Harvard implications: The University has imposed an 8 percent reduction in the endowment distribution for the current fiscal year, and at least that large a reduction in the succeeding year, but has not provided further details. In fiscal year 2008, the last period reported, Harvard derived 34.5 percent of its operating revenues from endowment distributions; Yale's budget that year was approximately 37 percent endowment-funded, according to the 2008 Yale Endowment report. For fiscal year 2009, Harvard's endowment dependence increased somewhat, and Yale—which put in place a strategy of increasing spending dramatically a few years ago (it raised spending from $616 million, or 31.9 percent of the budget, in fiscal year 2006, to $850 million, or 37.3 percent of the fiscal year 2008 budget)—had planned to spend $1.16 billion from the endowment in the year just ended, or 44 percent of the university's revenues (a total of approximately $2.6 billion). That would suggest that Yale is more tightly squeezed than Harvard.

But it is less constrained than Harvard's Faculty of Arts and Sciences (FAS), which has become nearly 60 percent endowment-dependent; after identifying $77 million of cost reductions during fiscal year 2009, FAS still faces cost cuts of nearly twice that much, on a total budget of $1.1 billion. Given FAS's commitment to hold financial aid harmless, and its requirements to conduct externally financed research and to pay large debt-service costs, it must in fact try to find those cost reductions within only about $700 million of remaining outlays.

• Levin's projection for future spending restraint—sharp reductions in the endowment distribution, followed by several years of level funding—"reflects our assumption that the endowment will remain flat during the current year and begin to grow after June 30, 2010, at the rate we have historically used in our budget modeling." This message is consistent with the decision by Stanford (which relies on the endowment for about 30 percent of revenues) to cut its distribution 10 percent in this fiscal year and 15 percent next year, in the hope of being able to begin increasing the payout in three or four years.

Harvard implication: The University has neither specified the exact reduction in endowment distribution for fiscal year 2011 nor projected for the years thereafter. In the fiscal year just ended, $1.7 billion was distributed from the endowment (details are not yet available on operating distributions, "decapitalizations," and the size of the "strategic infrastructure fund" assessment heretofore used to defray central administration spending on Allston campus development). But even the current, reduced spending rate of perhaps $1.4 billion to $1.5 billion would roughly equal investment returns if HMC is able to earn 6 percent on assets in the current fiscal year. That would be a conservative outcome--and below the longer-term expectation of 8.25 percent annual returns--but it may be prudent for forecasting and budgeting purposes, given that returns on commercial real estate, private equities, and other significant assets may continue to be depressed.

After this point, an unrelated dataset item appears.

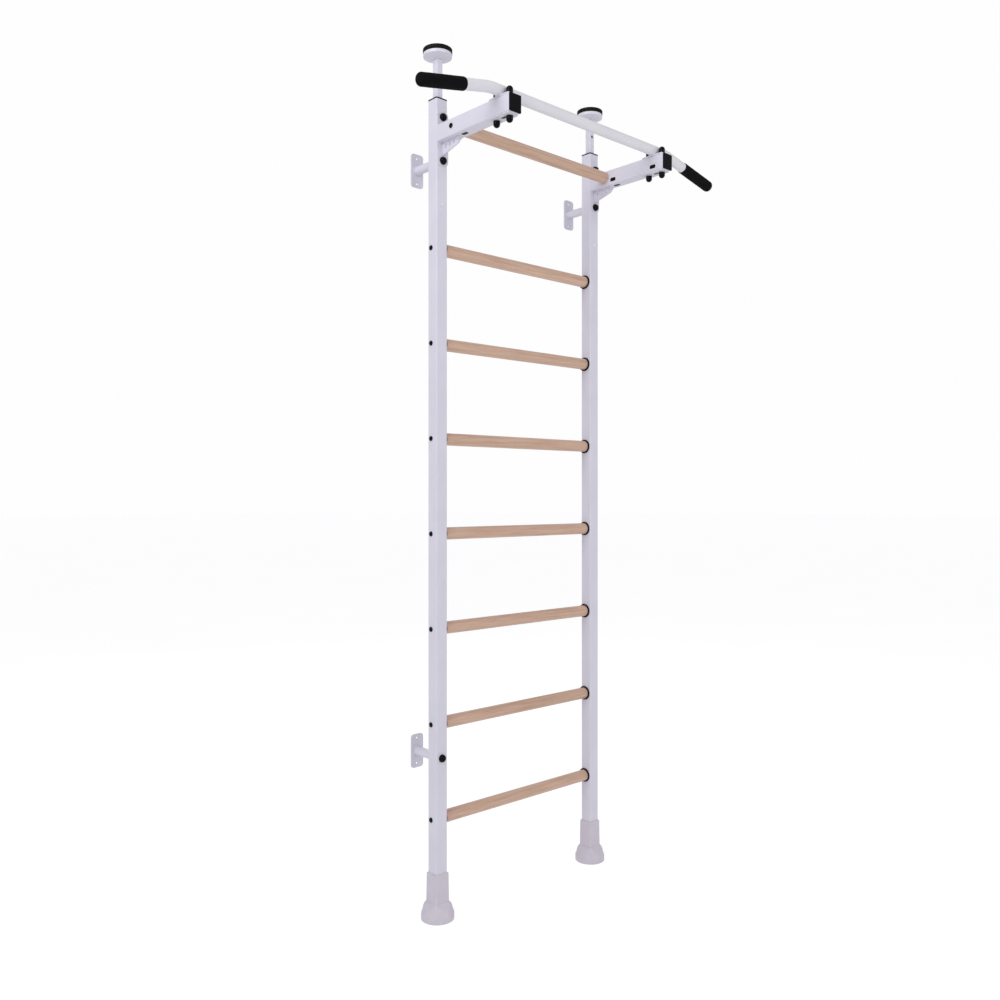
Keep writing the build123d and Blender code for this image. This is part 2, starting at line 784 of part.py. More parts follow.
# Ceiling jacks
for name, side in SIDES:
    save(build_jack_stem(side), f"{name}_jack_stem")
    save(build_jack_guide(side), f"{name}_jack_guide")
    save(build_jack_nut(side), f"{name}_jack_nut")
    save(build_jack_spindle(side), f"{name}_jack_spindle")
    save(build_jack_dish(side), f"{name}_jack_dish")
    save(build_ceiling_pad(side), f"{name}_ceiling_pad")
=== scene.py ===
import bmesh
import bpy
import json
import math
import random
from mathutils import Euler, Matrix, Vector, noise


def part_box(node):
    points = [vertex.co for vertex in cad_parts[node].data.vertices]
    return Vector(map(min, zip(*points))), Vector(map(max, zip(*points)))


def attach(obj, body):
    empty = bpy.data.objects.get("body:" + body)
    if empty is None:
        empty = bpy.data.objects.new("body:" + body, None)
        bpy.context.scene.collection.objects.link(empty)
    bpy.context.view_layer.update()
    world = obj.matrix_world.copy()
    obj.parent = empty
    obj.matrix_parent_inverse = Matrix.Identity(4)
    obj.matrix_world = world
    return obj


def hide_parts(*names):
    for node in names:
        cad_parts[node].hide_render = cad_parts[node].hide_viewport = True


# Floor-to-ceiling wall-bar ladder with a front pull-up bar. Metres, in the row frame: -Y is the front.
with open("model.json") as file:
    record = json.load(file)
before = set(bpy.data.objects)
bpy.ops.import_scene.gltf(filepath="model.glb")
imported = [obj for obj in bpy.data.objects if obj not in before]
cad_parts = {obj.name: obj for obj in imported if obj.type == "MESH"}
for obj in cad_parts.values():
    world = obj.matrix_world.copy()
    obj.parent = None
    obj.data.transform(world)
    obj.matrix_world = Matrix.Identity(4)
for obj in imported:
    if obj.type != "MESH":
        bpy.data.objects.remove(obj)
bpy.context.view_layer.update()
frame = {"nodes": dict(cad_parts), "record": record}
nodes = frame["nodes"]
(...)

With peer institutions Yale and Stanford--more and less dependent on their endowments, respectively, than Harvard--envisioning flat returns and endowment growth now, and a multiyear workout of the problems caused by last year's sharply negative investment returns, University planners may be working toward an extended period of reducing costs and achieving a lower but sustainable level of revenues. How FAS proceeds on its cost-cutting--as a one-year massive resetting of operations, or a more extended adjustment--will be critically important. FAS dean Michael D. Smith is set to review these issues with his faculty colleagues during the next few weeks, and President Drew Faust may do so as well in her September 24 address.

• Levin declared financial aid off-limits for cutting, but said nothing else was sacrosanct. He noted in particular that faculty hiring would be significantly slowed, and that spending on a new science campus would also be ramped down somewhat. Spending on capital projects has been frozen for any initiative which is not fully funded, but Levin specified three programs that will proceed, each of which has an interesting Harvard analogue. First, Yale just opened its renovated Calhoun College (the New Haven name for undergraduate residences), and will continue with the planned renovations of Morse and Stiles Colleges, completing its multiyear, multihundred-million-dollar overhaul of college housing. Second, donors have funded the final phase of the Yale University Art Gallery renovation, so that construction has been authorized. Finally, although construction of two new residential colleges (and the resulting expansion of Yale's undergraduate enrollment by 800 students) has been pushed off into the future, funds have been secured to continue design and begin site clearance, so those steps are proceeding.

Harvard implications: Although College administrators have thoroughly examined Harvard's Houses and planned their renewal, the work itself—expected to cost well more than $1 billion—is not yet budgeted, is not expected to begin earlier than 2012, and then is expected to take a dozen years to complete. In creature comforts, Harvard College may be at something of a competitive housing disadvantage for the foreseeable future.

The Fogg Art  Museum remains closed, awaiting a complete reconstruction as planned by Renzo Piano; although significant gifts for the project have been announced, and fundraising has apparently continued at an encouraging pace, construction has not begun and no firm announcement has been made about whether the original schedule--which envisioned a reopening in 2013--remains intact.

Finally, Harvard continues to explore whether to defer, redesign, or mothball its $1.3-billion science complex in Allston, meant, like Yale's science-oriented West Campus, to accommodate growth in laboratory researchers. Broader plans to relocate Harvard's public-health and education schools to Allston and perhaps build new Houses there are clearly on indefinite hold.